Comparing the two points of view, there seems to be no common ground. I lack the necessary qualification to decide which opinion is correct - but I know someone who does:

"PRESIDENT ATKINSONS' OPPOSITION TO THE USE OF SAT I John Furedy, Department of Psychology, University of Toronto
Like Richard Atkinson, I am an experimental psychologist (though a far less distinguished one) rather than a differential psychologist who has specialized in psychological test theory. However, I recall enough from my undergraduate courses to recognize that the validity of a test is assessed not by speculating that it "can have a devastating impact on self-esteem and aspirations of young students" ("Use of SAT I 'Compromises Education System' Says UC President", Observer, April 2001), but by determining to what extent performance on the test is correlated with some defined criterion performance (here, academic success in a prestigeous university).
Nor is this correlation with criterion performance expected to be perfect, so that there may well be factors other than sheer cognitive ability in analogical reasoning (factors such as socio-economic class, home environment, and, of course, motivation - recall that living organisms and not computers are being tested) that contribute to test performance. In terms of this normal, scientific criterion of validity, the SAT I, to my knowledge, is a useful instrument, and specialists in psychological test construction have, over the years, improved its validity, though not to any level of perfect prediction. So from the perspective of psychological test theory, I see no rational grounds for Atkinson's recommendation to abandon the SAT I.

Atkinson also advances a more general, educational argument for dropping the SAT I. He avers that it "compromises the education system", and, besides the SAT II (which, he feels, is a better measure than the SAT I - to my knowledge he advances no systematic evidence for this comparative empirical claim about two psychological tests), he suggests that selectors should rely on "grade point average, activity records, and other more 'holistic' measures of students' achievement".

I cannot help noting that the latter two aspects appear to be more related to how well a student can get along with others, rather than to what extent s/he has been able to master various academic disciplines.

Moreover, the North American high school system lacks state-wide standard examinations as exist, for example, in Australia. Grade points, then, are at least partly determined by how much individual teachers like individual students, and hence, in more crude terms, may simply indicate sucking-up, rather than academic, ability. In my view, it is the use of these more subjective and "holistic" measures of student achievement (together with race- and sex-based quotas intended to produce 'diversity') that really "compromise the education system"."

That seems clear enough. It also fits my own experience of examinations. In 1944, I sat what was then known as the 11+ examination. In advance of the examination, parents had the opportunity to nominate the school to which their child should go. The chance of these choices being recognised were determined by the exam. results that were achieved. I may need to remind some that the years immediately prior to 1944 had been ones where the country was subjected to warfare with bombs, doodle-bugs and rockets all adding to the tensions of education. Homework was disrupted. School friends were killed or would appear wounded and shocked. My father ran his own company and employed about 15 workmen so I suppose we might have been regarded as middle class. Even now I can recall the pressure upon me to do well at the 11+ which was described as being the foundation of my continuing education and, thus, my whole future. Our teachers were strict; frequent physical punishment was the norm and it was clear that poor achievement in the exam would be regarded as failure - personally for us, them and the school. So, some 'stress' and 'pressure cooking' there then.

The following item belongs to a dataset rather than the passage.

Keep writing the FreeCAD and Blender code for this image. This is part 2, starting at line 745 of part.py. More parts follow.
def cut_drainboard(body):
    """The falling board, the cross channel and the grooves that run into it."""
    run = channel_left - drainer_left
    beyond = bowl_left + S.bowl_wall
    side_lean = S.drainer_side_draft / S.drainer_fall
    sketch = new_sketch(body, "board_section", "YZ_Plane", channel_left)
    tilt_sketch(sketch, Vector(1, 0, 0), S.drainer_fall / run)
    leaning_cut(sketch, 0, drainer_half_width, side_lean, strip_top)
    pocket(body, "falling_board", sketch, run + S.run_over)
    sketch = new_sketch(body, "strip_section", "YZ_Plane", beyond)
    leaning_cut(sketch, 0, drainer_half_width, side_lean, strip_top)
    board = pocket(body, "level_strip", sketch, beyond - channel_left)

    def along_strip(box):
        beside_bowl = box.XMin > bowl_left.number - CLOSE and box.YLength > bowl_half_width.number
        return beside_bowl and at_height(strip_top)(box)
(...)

In the event, I did well. I never had any problems with examinations and was to face many until I ceased full time education at 17. Not that I was clever - it was just that I could remember things. (a+b)² was never a problem; the answer sprang into my mind with no real effort at calculation. I went to my parent's grammar school choice but had no personal wish to be there. I rebelled and was withdrawn to spend 18 months amongst the 11+ failures at a Secondary Modern until sitting a 13+ exam which was intended for late developers. This got me to the Technical College I had always wanted to attend from about the age of 9. In all honesty, I cannot see that any teacher assessment would have dealt with that situation. Goody Two Shoes would still have been recommended for the 'posh' school. It was not that my parents did not know what I wanted; every weekend we passed the desired school en-route to my grandmother's house and I always aid "That is where I will go one day"

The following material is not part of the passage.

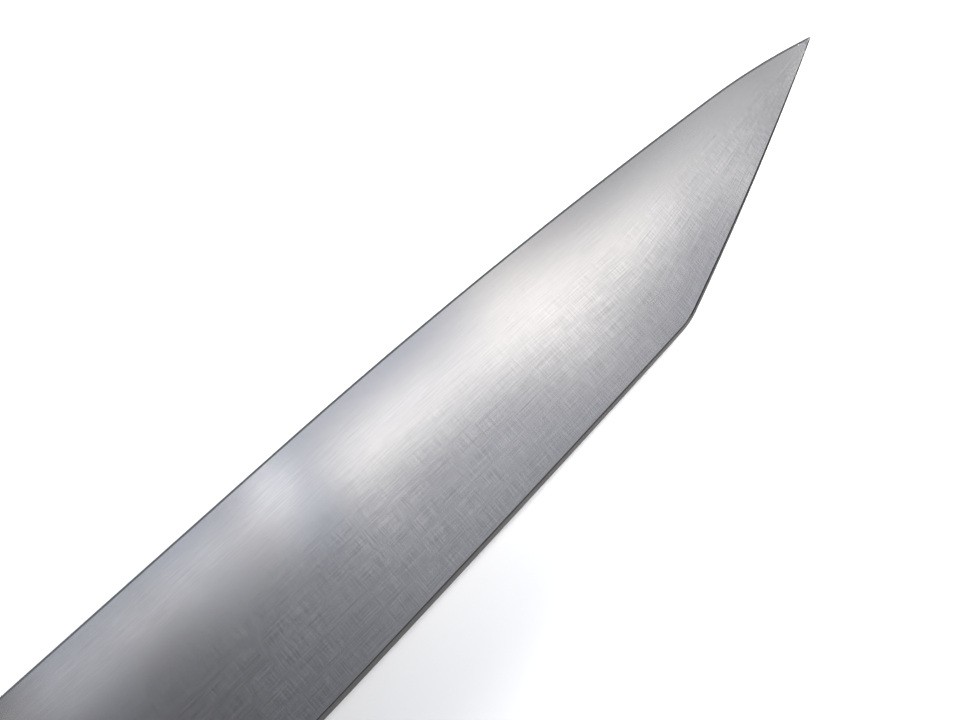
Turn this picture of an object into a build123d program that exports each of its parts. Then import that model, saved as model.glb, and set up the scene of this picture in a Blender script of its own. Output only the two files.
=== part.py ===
"""Angular (honesuki) boning knife with a riveted full-tang handle.

The knife lies on its right side. X runs along the handle to the point, Y from
the back to the cutting edge, and Z up out of the blade's left face. The origin
is at the middle of the knife's outline, on the flat of the right scale.
"""
import os
from math import asin, cos, degrees, radians, sin, tan

from build123d import *

os.makedirs("parts", exist_ok=True)

# --- driving dimensions, mm ---
blade_length = 150.0  # heel to point, along the straight of the edge
heel_height = 36.8  # edge to back, at the heel
edge_straight = 55.0  # straight stretch of the edge, from the heel
belly_radius = 830.0  # long shallow curve that follows it
point_run = 16.0  # last stretch of the edge, which curves more
point_run_radius = 84.0
knee_setback = 39.6  # point to knee, where the back turns to the point
knee_height = 26.3
knee_radius = 8.0
point_back_radius = 500.0  # the run from knee to point bulges slightly
back_radius = 3500.0  # and so does the back

spine_at_heel = 3.0  # blade thickness along the back
spine_at_knee = 1.5
tang_thickness = 3.2
behind_edge = 0.24  # thickness where the edge bevels start
face_crown = 0.12  # bulge of each ground face across the blade
edge_flat = 0.04  # what the two bevels leave between them
left_bevel_angle = 14.0
right_bevel_angle = 9.0
bevel_cut = 2.0  # reach of the bevelling cut over the face
spine_easing = 0.2

edge_angle = 4.0  # the edge climbs towards the back by this much
neck_length = 5.5  # heel to bolster, along the back
choil_radius = 6.0

handle_length = 118.0  # bolster front to butt
handle_thickness = 17.0
handle_front_height = 19.5
handle_back_straight = 62.0
butt_back_drop = 6.0
butt_belly_height = 27.5
butt_back_radius = 10.0
butt_belly_radius = 6.0
handle_rounding = 4.8
belly_points = [(-34.0, 20.8), (-66.0, 20.0), (-102.0, 24.8)]

bolster_length = 13.0
bolster_front_step = 1.3  # how far its front stands off the tang
bolster_scoop_radius = 11.0
bolster_crest_radius = 1.0  # softened ridge between the scoop and the flat

rivet_places = {"front": (-30.0, 10.3), "middle": (-63.0, 10.1), "rear": (-97.0, 13.1)}
rivet_head_diameter = 7.5
rivet_head_depth = 1.9
rivet_socket_diameter = 5.0
rivet_stem_diameter = 3.2
rivet_end_gap = 0.4  # room left at the end of the stem and of the socket

cut_margin = 2.0  # how far cutting shapes overrun what they cut
grind_overrun = 6.0  # how far the ground taper runs on past the neck
back_facing = -0.5  # walls whose normal points this far up the back belong to it

# --- derived sizes ---
half_thickness = handle_thickness / 2
half_tang = tang_thickness / 2
scale_thickness = half_thickness - half_tang
belly_turn = degrees(asin((blade_length - edge_straight - point_run) / belly_radius))
point_turn = degrees(asin(sin(radians(belly_turn)) + point_run / point_run_radius)) - belly_turn
point_drop = belly_radius * (1 - cos(radians(belly_turn))) + point_run_radius * (
    cos(radians(belly_turn)) - cos(radians(belly_turn + point_turn))
)
back_run = blade_length - knee_setback
back_slope = (heel_height - knee_height) / back_run - back_run / (2 * back_radius)
neck_height = heel_height + neck_length * back_slope

# --- placing: the heel would be at zero before the knife is centred ---
turn = radians(edge_angle)
neck_x = -neck_length * cos(turn) - neck_height * sin(turn)
neck_y = neck_length * sin(turn) - neck_height * cos(turn)
point_x = blade_length * cos(turn) - point_drop * sin(turn)
heel_x = -(point_x + neck_x - handle_length) / 2
heel_y = -neck_y / 2

blade_plane = Plane(
    origin=(heel_x, heel_y, half_thickness), x_dir=(cos(turn), -sin(turn), 0), z_dir=(0, 0, 1)
)
handle_plane = Plane(origin=(heel_x + neck_x, heel_y + neck_y, half_thickness))


def finish(part, name):
    part.label = name
    export_step(part, f"parts/{name}.step")
    print(f"{name}: {part.volume:.0f} mm3, valid {part.is_valid}")


def half_blade_thickness(along, height):
    """Half the ground blade's thickness, by the place along it and the height over the edge."""
    slope_at_heel = (spine_at_heel - behind_edge) / 2 / heel_height
    slope_at_knee = (spine_at_knee - behind_edge) / 2 / knee_height
    slope = slope_at_heel + (slope_at_knee - slope_at_heel) * along / back_run
    return behind_edge / 2 + slope * height


def handle_outline():
    """The side view of tang and scales, in the handle plane."""
    with BuildSketch(mode=Mode.PRIVATE) as outline:
        with BuildLine():
            back = Line((0, 0), (-handle_back_straight, 0))
            TangentArc((-handle_back_straight, 0), (-handle_length, butt_back_drop), tangent=(-1, 0))
            butt = Line((-handle_length, butt_back_drop), (-handle_length, butt_belly_height))
            belly = Spline((0, handle_front_height), *belly_points, butt @ 1)
            Line(belly @ 0, back @ 0)
        make_face()
        fillet(outline.vertices().sort_by_distance(butt @ 0)[0], butt_back_radius)
        fillet(outline.vertices().sort_by_distance(butt @ 1)[0], butt_belly_radius)
    return outline.sketch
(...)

So, on the basis of personal experience, I have to doubt the NUT version as to the evils of SAT. The way that education seems to be structured in recent years suggests a far easier approach. Children ending up 'on the scrap-heap' is almost routine. After all, doesn't the Government have grandiose schemes to cater for those with low achievement? But I also note that the education system is releasing students who have low reading and mathematical skills and who have been protected from opposition or competition to the extent that team games were frowned upon.

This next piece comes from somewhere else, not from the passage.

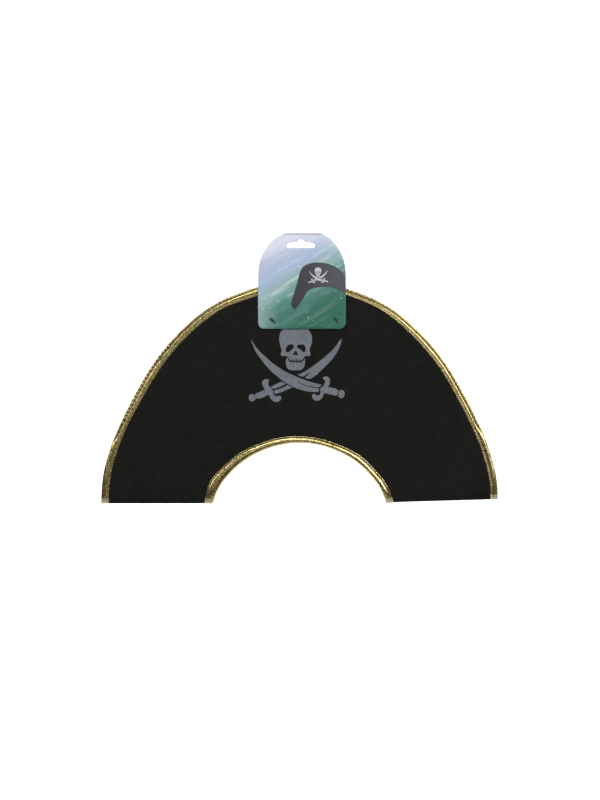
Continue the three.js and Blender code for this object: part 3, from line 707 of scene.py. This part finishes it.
# ------------------------------------------------------------------ felt
def clipped(P, z0):
    """The stretch of a curve above z0, with its ends exactly there."""
    up = np.where(P[:, 1] >= z0)[0]
    i, j = up[0], up[-1]

    def at(a, b):
        k = (z0 - P[a, 1]) / (P[b, 1] - P[a, 1])
        return P[a] + k * (P[b] - P[a])

    head = [at(i - 1, i)] if i > 0 and P[i, 1] > z0 else []
    tail = [at(j + 1, j)] if j < len(P) - 1 and P[j, 1] > z0 else []
    return np.vstack([*[h[None] for h in head], P[i : j + 1], *[q[None] for q in tail]])


I_EDGE = INN_P + INN_N * TAPE_EDGE
O_EDGE = OUT_P + OUT_N * TAPE_EDGE


def panel_grid(side, nu=210, nv=84):
    I, _ = evenly(clipped(I_EDGE, Z_F), n=nu)
    O, _ = evenly(clipped(O_EDGE, Z_F), n=nu)
    v = np.linspace(0, 1, nv)[None, :, None]
    P = I[:, None, :] * (1 - v) + O[:, None, :] * v
    P[0, :, 1] = P[-1, :, 1] = Z_F
    y = side * depth(P[:, :, 0], P[:, :, 1], side)
    return np.stack([P[:, :, 0], y, P[:, :, 1]], 2)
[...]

So, whence cometh this Union opposition? I can only deduce that the measure of a teacher's skill, dedication and ability remains their finished product - the rounded student. The head of the school will be looked at in the light of the overall results from his staff. All damned good reasons to avoid the black and white - pass or fail - of any written testing which external agencies may use to evaluate the value of school staff. No questioning why Jack got 6% final mark when Jill at the adjacent school on the same curriculum got 45%. It is open to me in an assessment to say that Jack is a fine lad but needs time to mature or was impaired by frequent absence for undiagnosed illnesses. In other words, get him shipped off my responsibility. T'was not my fault he got such dire results when tested. We would not accept a situation where it was open to a car owner to personally certify that his vehicle was fit to pass a MOT and needed no other testing.

The Conservatives have announced a "hit list" of 75 primary and secondary schools and promised that those running those schools would be removed within the first 100 days of a Conservative government. Such schools are to be reopened the following year as academies. Ah, now there is a word that Unions know about - 'removed'. Off to Do The Boys Hall for them.

Which Union attitude will prevail remains to be seen. I cannot imagine any real Government input. They are undergoing their own SAT test and all parties look to fail in public estimation when they manage to stop dancing around like a load of coochie dancers.